Effects of aging treatment on the mechanical properties and corrosion resistance of an Al-Cu-Mg-Li alloy

Abstract

In this paper, the effects of as-quenched, single aging, and double aging on the mechanical properties, microstructure, corrosion resistance, and electrochemical behavior of an Al-Cu-Mg-Li alloy were investigated. Most changes only improved the mechanical properties or corrosion resistance of aluminum alloy alone, and very few of them improved the mechanical properties or corrosion resistance at the same time. The results showed that double aging treatment improved the strength, hardness, and corrosion resistance of the alloy but decreased its elongation.
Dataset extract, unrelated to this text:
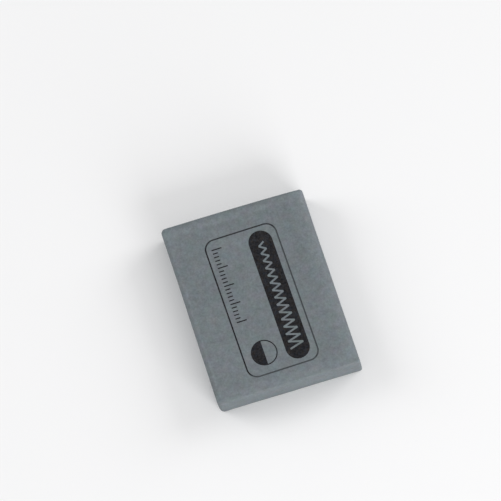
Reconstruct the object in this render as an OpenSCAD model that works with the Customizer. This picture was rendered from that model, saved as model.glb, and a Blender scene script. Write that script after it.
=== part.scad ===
// Kneaded eraser: one slab of soft putty rubber with a stamped print on its top face.
// The block stands on its underside, with Z up and the origin in the middle of its outline.

/* [Block] */
// Width of the block at any one height, along X
block_w = 37.3; // [28:0.1:60]
// Length of the block, along Y
block_l = 48.3; // [32:0.1:90]
// Thickness of the block, along Z
block_h = 9.2; // [5:0.1:20]
// How far the top is pushed over towards -X, so that both long sides lean
lean = 0.8; // [0:0.1:2]
// Radius of the upright corners, seen from above
corner_r = 1.2; // [1:0.1:3]
// Radius of the soft rim round the top face
top_rim_r = 0.8; // [0.2:0.1:0.9]
// Radius of the rim round the underside
base_rim_r = 0.3; // [0.2:0.1:0.9]
// Width of the shoulder where the top face falls away to its rim
shoulder_w = 3; // [1.5:0.1:4]
// How far the top face falls over that shoulder
shoulder_drop = 0.2; // [0.02:0.02:0.4]
// Width of the broader shoulder at +X
broad_shoulder_w = 5; // [2:0.1:7]
// How far the top face falls over the broader shoulder
broad_shoulder_drop = 0.7; // [0.1:0.1:1]

/* [Print] */
// Thickness of the ink film
ink_h = 0.05; // [0.03:0.01:0.2]
// Distance of the print's outline from the long sides of the top face
print_side_margin = 9.2; // [6:0.05:10]
// Distance of the print's outline from the short ends of the top face
print_end_margin = 5.15; // [4.5:0.05:8]
// How far the stamp lies off the middle of the top face, along X
print_shift_x = 0; // [-2:0.05:2]
// How far the stamp lies off the middle of the top face, along Y
print_shift_y = -1.4; // [-2:0.05:2]
// Turn of the stamp against the block, in degrees
print_turn = 0.8; // [-2:0.1:2]
// Width of the outline's line
outline_w = 0.35; // [0.2:0.05:1]
// Radius of the outline's corners
outline_r = 2.8; // [1.5:0.1:4]

/* [Bar] */
// Width of the solid bar with round ends
bar_w = 6.1; // [4:0.1:7]
// Gap between the outline and the bar's long side
bar_side_gap = 1.45; // [0.6:0.05:2.5]
// Gap between the outline and the bar's ends
bar_end_gap = 1.1; // [0.6:0.1:5]
// Width of the bare zigzag line in the bar
zigzag_w = 0.5; // [0.25:0.05:0.7]
// Length of one zig and zag
zigzag_pitch = 2; // [1.6:0.1:4]
// From the bar's edge to the middle of the zigzag's line, where it is widest
zigzag_edge = 1.2; // [1:0.1:1.8]
// Share of the zigzag's width that is left at its far end
zigzag_fade = 0.4; // [0.1:0.05:1]

/* [Tone disc and scale] */
// Gap between the half-filled disc and what stands beside it
disc_gap = 2; // [0.8:0.1:2.2]
// Width of the disc's fine outline
disc_line = 0.25; // [0.15:0.05:0.6]
// Distance between two ticks of the scale
tick_pitch = 1; // [0.8:0.1:3]
// Width of a tick
tick_w = 0.28; // [0.15:0.01:0.5]
// Length of a short tick
tick_l = 1.3; // [0.6:0.1:2]
// How much longer the tick is at every fifth step
tick_long = 1.3; // [0.4:0.1:2]
// Gap between the outline's long side and the scale
tick_gap = 1.3; // [0.5:0.1:2]
// Gap between the outline's end and the scale
tick_end_gap = 2.4; // [1.5:0.1:4]

/* [Hidden] */

rim_steps = 6;
shoulder_steps = 4;
rim_fn = 32;
print_fn = 96;
print_w = block_w - 2 * print_side_margin;
print_l = block_l - 2 * print_end_margin;
field_w = print_w - 2 * outline_w - bar_side_gap - bar_w;
field_x = (field_w - print_w) / 2 + outline_w;
bar_x = print_w / 2 - outline_w - bar_side_gap - bar_w / 2;
bar_l = print_l - 2 * (outline_w + bar_end_gap);
disc_d = field_w - 2 * disc_gap;
disc_y = -print_l / 2 + outline_w + disc_gap + disc_d / 2;
tick_group = 5;
tick_x = -print_w / 2 + outline_w + tick_gap;
tick_top = print_l / 2 - outline_w - tick_end_gap;
tick_room = tick_top - (disc_y + disc_d / 2 + disc_gap);
tick_n = tick_group * floor(tick_room / tick_pitch / tick_group);
zigzag_l = bar_l - bar_w;
zigzag_n = floor(2 * zigzag_l / zigzag_pitch);
zigzag_reach = bar_w / 2 - zigzag_edge;

// Quarter round from angle a0 to a1, as [radius from the axis, height]
function rim_arc(r, edge, z, a0, a1) =
    [for (i = [0 : rim_steps])
        let (a = a0 + (a1 - a0) * i / rim_steps)
        [edge + r * (cos(a) - 1), z + r * sin(a)]];

// Section of an upright corner, from its axis outwards and up
function corner_section(top) = concat(
    [[0, 0]],
    rim_arc(base_rim_r, corner_r, base_rim_r, -90, 0),
    rim_arc(top_rim_r, corner_r, top - top_rim_r, 0, 90),
    [[0, top]]);

// How far in from the edge the shoulder has come at angle a of its quarter round
function shoulder_inset(w, a) = corner_r + (w - corner_r) * (1 - cos(a));

// Bend i of the zigzag, which narrows as it runs up the bar
function zigzag_bend(i) =
    let (reach = zigzag_reach * (1 - (1 - zigzag_fade) * i / zigzag_n))
    [(i % 2 == 0 ? -1 : 1) * reach, (i - zigzag_n / 2) * zigzag_pitch / 2];

// Half the zigzag line's width, square to the stroke that starts at bend i, towards +X
function zigzag_half(i) =
    let (run = zigzag_bend(i + 1) - zigzag_bend(i))
    [run[1], -run[0]] * zigzag_w / 2 / norm(run);

// Half the line's width at bend i, along X
function zigzag_half_x(i) =
    zigzag_w * norm([2 * zigzag_bend(i)[0], zigzag_pitch / 2]) / zigzag_pitch;

// Edge of the line at +X (side 1) or -X (side -1): cut off outside each bend, sharp inside it
function zigzag_side(side) = [
    for (i = [0 : zigzag_n])
        let (
            bend = zigzag_bend(i),
            before = bend + side * zigzag_half(i - 1),
            after = bend + side * zigzag_half(i),
            inside = bend + [side * zigzag_half_x(i), 0],
            is_outside = (i % 2 == 1) == (side == 1))
        each i == 0 ? [after]
            : i == zigzag_n ? [before]
            : is_outside ? [before, after]
            : [inside]];

module rounded_plate(w, l, r) {
    square([w, l - 2 * r], center = true);
    square([w - 2 * r, l], center = true);
    for (x = [-1, 1], y = [-1, 1])
        translate([x * (w / 2 - r), y * (l / 2 - r)])
            circle(r = r, $fn = print_fn);
}

module round_ended_plate(w, l) {
    square([w, l - w], center = true);
    for (y = [-1, 1])
        translate([0, y * (l - w) / 2])
            circle(d = w, $fn = print_fn);
}

module outline() {
    difference() {
        rounded_plate(print_w, print_l, outline_r);
        rounded_plate(print_w - 2 * outline_w, print_l - 2 * outline_w, outline_r - outline_w);
    }
}

// Line that stays bare in the bar, drawn up its right edge and back down its left one
module zigzag() {
    right = zigzag_side(1);
    left = zigzag_side(-1);
    polygon([each right, for (i = [len(left) - 1 : -1 : 0]) left[i]]);
}

// Solid bar with round ends
module bar() {
    translate([bar_x, 0])
        difference() {
            round_ended_plate(bar_w, bar_l);
            zigzag();
        }
}

// Ring with one half filled
module tone_disc() {
    translate([field_x, disc_y])
        difference() {
            circle(d = disc_d, $fn = print_fn);
            intersection() {
                circle(d = disc_d - 2 * disc_line, $fn = print_fn);
                translate([0, -disc_d / 2])
                    square([disc_d, disc_d]);
            }
        }
}

// Row of ticks along the outline's long side, with a longer one at every fifth
module tick_scale() {
    for (i = [0 : tick_n])
        translate([tick_x, tick_top - i * tick_pitch - tick_w / 2])
            square([tick_l + (i % tick_group == 0 ? tick_long : 0), tick_w]);
}

// Corner that leans over towards -X between its rims, x and y say which one
module corner_post(x, y) {
    top = block_h - (x > 0 ? broad_shoulder_drop : shoulder_drop);
    slope = lean / (top - top_rim_r - base_rim_r);
    shift = lean / 2 + slope * base_rim_r;
    translate([x * (block_w / 2 - corner_r), y * (block_l / 2 - corner_r)])
        multmatrix([[1, 0, -slope, shift], [0, 1, 0, 0], [0, 0, 1, 0]])
            rotate_extrude($fn = rim_fn)
                polygon(corner_section(top));
}

// Half of the crown of the top face: flat in the middle, falling away over its shoulders
module half_crown(side, w, drop) {
    for (i = [1 : shoulder_steps]) {
        a = 90 * i / shoulder_steps;
        reach = block_w / 2 - shoulder_inset(w, a);
        span = block_l - 2 * shoulder_inset(shoulder_w, a);
        translate([side * reach / 2 - lean / 2, 0])
            linear_extrude(block_h - drop * (1 - sin(a)))
                square([reach, span], center = true);
    }
}

// Slab of putty rubber, cut from a strip: soft rims, both long sides leaning, flat underside
module eraser_block() {
    color([0.46, 0.485, 0.5])
        hull() {
            for (x = [-1, 1], y = [-1, 1])
                corner_post(x, y);
            half_crown(-1, shoulder_w, shoulder_drop);
            half_crown(1, broad_shoulder_w, broad_shoulder_drop);
        }
}

// Ink film that lies on the flat of the top face
module ink_print() {
    color([0.15, 0.145, 0.15])
        translate([print_shift_x - lean / 2, print_shift_y, block_h])
            rotate(print_turn)
                linear_extrude(ink_h) {
                    outline();
                    bar();
                    tone_disc();
                    tick_scale();
                }
}

eraser_block();
ink_print();
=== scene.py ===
import math
import random
import bmesh
import bpy
import numpy as np
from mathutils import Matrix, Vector, noise
from mathutils.bvhtree import BVHTree


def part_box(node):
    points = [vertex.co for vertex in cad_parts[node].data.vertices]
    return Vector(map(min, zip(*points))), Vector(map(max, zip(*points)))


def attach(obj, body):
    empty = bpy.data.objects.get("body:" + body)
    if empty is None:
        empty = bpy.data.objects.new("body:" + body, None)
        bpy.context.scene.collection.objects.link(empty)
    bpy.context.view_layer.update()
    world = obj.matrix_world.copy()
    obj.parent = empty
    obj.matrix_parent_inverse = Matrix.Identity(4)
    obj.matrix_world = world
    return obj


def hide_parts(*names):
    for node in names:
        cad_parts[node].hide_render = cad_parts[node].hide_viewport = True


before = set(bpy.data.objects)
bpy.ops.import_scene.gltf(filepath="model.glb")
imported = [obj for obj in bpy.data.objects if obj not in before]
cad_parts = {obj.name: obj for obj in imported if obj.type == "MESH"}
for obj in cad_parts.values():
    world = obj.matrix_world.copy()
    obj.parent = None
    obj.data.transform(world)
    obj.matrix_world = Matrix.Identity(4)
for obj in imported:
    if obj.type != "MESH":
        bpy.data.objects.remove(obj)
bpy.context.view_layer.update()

mm = 0.001


def wayTo(azimuth, elevation):
    # way from the slab to what stands this many degrees round from the front and up
    a, e = math.radians(azimuth), math.radians(elevation)
    return Vector((math.sin(a) * math.cos(e), -math.cos(a) * math.cos(e), math.sin(e)))


# camera, above the slab and a little in front of it
cameraSettings = dict(
    lens=359.3,                     # long lens, in mm
    sensor=36.0,
    azimuth=-17.7,
    elevation=71.75,
    distance=1.2658,
    aim=(1.82 * mm, 14.72 * mm, 0.0),
    farthest=10.0)                  # nothing is drawn past this distance

cam = bpy.data.objects.new("camera", bpy.data.cameras.new("camera"))
bpy.context.collection.objects.link(cam)
cam.data.lens = cameraSettings["lens"]
cam.data.sensor_width = cameraSettings["sensor"]
cam.data.clip_end = cameraSettings["farthest"]
back = wayTo(cameraSettings["azimuth"], cameraSettings["elevation"])
cam.rotation_mode = "QUATERNION"
cam.location = Vector(cameraSettings["aim"]) + back * cameraSettings["distance"]
cam.rotation_quaternion = (-back).to_track_quat("-Z", "Y")
bpy.context.scene.camera = cam
print("camera set")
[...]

During the aging treatment, the corrosion morphology of the alloy gradually transformed from pitting corrosion (as-quenched) to a combination of pitting corrosion and corrosion cracks (single aging) and finally to pitting corrosion (double aging). The fracture morphology gradually changed from an uniform distribution of a mixture of large and small dimples (as-quenched) to an intergranular fracture (double aging) as aging progressed. Transmission electron microscopy results showed that the T1 phase within grains and at grain boundaries (GBs) was different between the as-quenched and double aged states. In addition, a precipitate-free zone (PFZ) formed in the double aged state. The optimal process of Al-Li alloy was determined to be pre-aging at 100 ℃ for 4 h and final aging at 160 ℃ for 24 h.